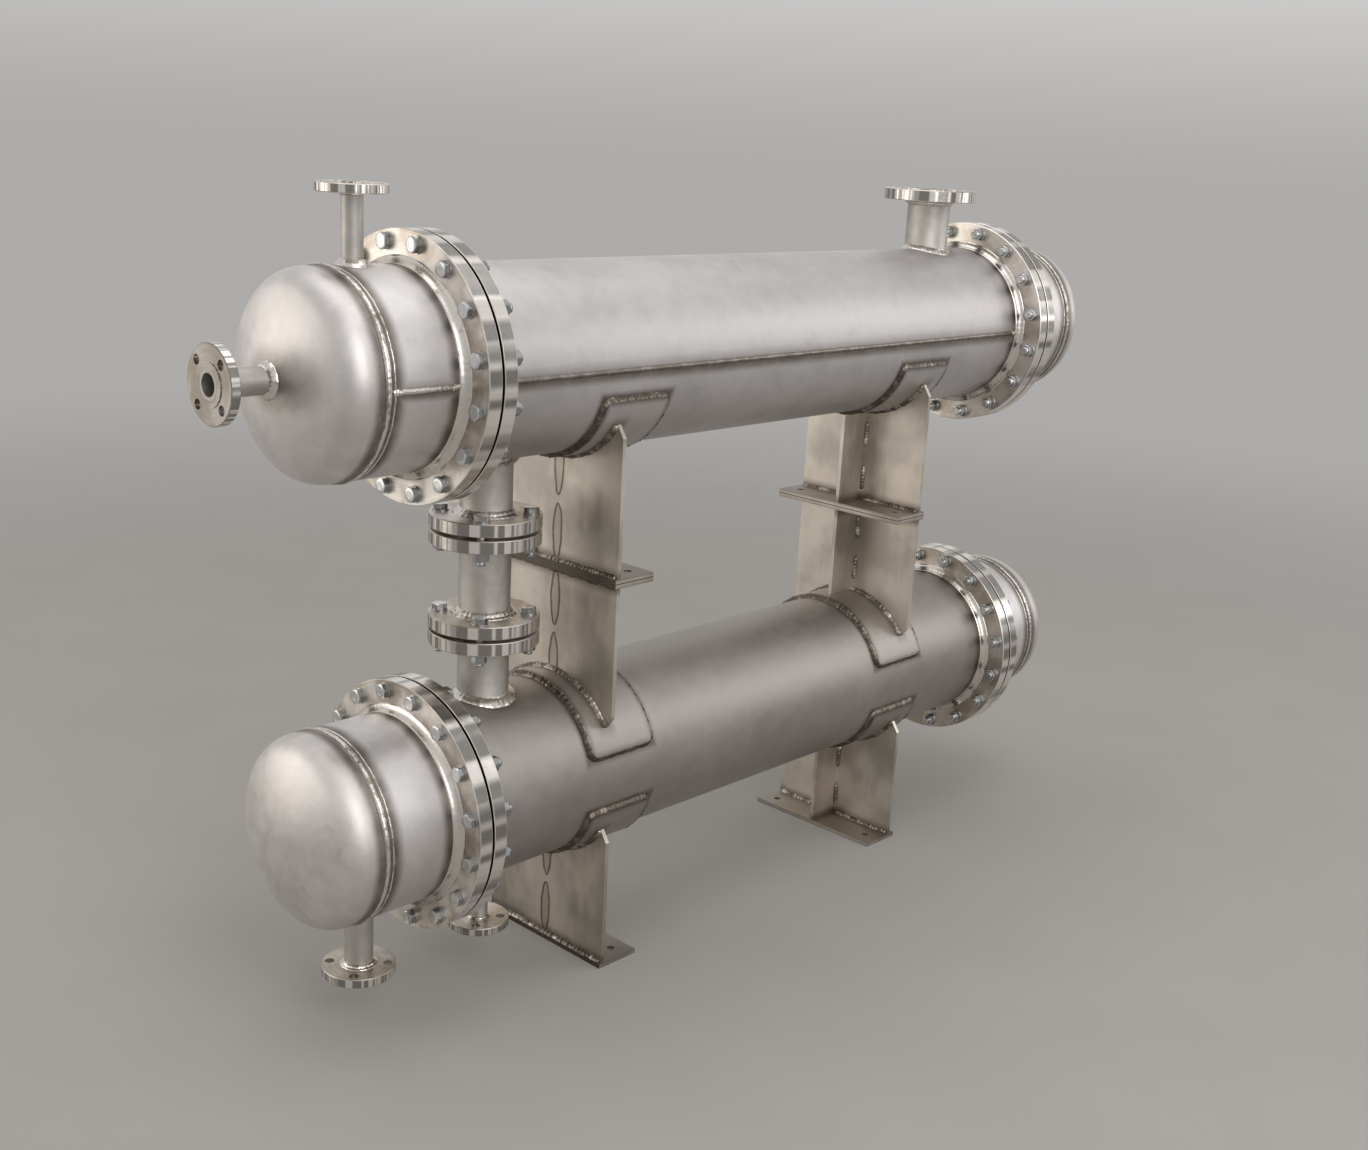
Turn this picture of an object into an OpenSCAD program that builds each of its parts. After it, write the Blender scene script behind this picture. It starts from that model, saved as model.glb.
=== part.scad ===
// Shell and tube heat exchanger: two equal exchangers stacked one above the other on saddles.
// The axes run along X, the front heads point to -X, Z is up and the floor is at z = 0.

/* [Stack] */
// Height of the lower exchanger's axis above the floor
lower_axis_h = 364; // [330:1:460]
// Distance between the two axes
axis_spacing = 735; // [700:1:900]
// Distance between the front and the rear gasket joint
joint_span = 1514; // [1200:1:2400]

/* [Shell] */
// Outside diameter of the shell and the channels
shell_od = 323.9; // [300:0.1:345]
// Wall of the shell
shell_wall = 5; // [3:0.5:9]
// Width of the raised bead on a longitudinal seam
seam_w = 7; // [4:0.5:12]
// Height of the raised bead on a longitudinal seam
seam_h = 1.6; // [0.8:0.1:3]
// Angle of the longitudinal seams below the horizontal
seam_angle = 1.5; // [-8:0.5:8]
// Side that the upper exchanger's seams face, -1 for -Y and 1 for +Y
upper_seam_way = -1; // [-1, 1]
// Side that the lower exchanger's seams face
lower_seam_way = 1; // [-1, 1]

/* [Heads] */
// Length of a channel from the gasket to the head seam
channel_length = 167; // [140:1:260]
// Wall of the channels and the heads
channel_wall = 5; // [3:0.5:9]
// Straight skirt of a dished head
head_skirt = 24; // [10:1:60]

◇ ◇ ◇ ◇

▶ **What you should do**
From the data, collect all lines where the string "that" appears.

▶ **Output**
Turn this picture of an object into an OpenSCAD program that builds each of its parts. After it, write the Blender scene script behind this picture. It starts from that model, saved as model.glb.
// Side that the upper exchanger's seams face, -1 for -Y and 1 for +Y
// Side that the lower exchanger's seams face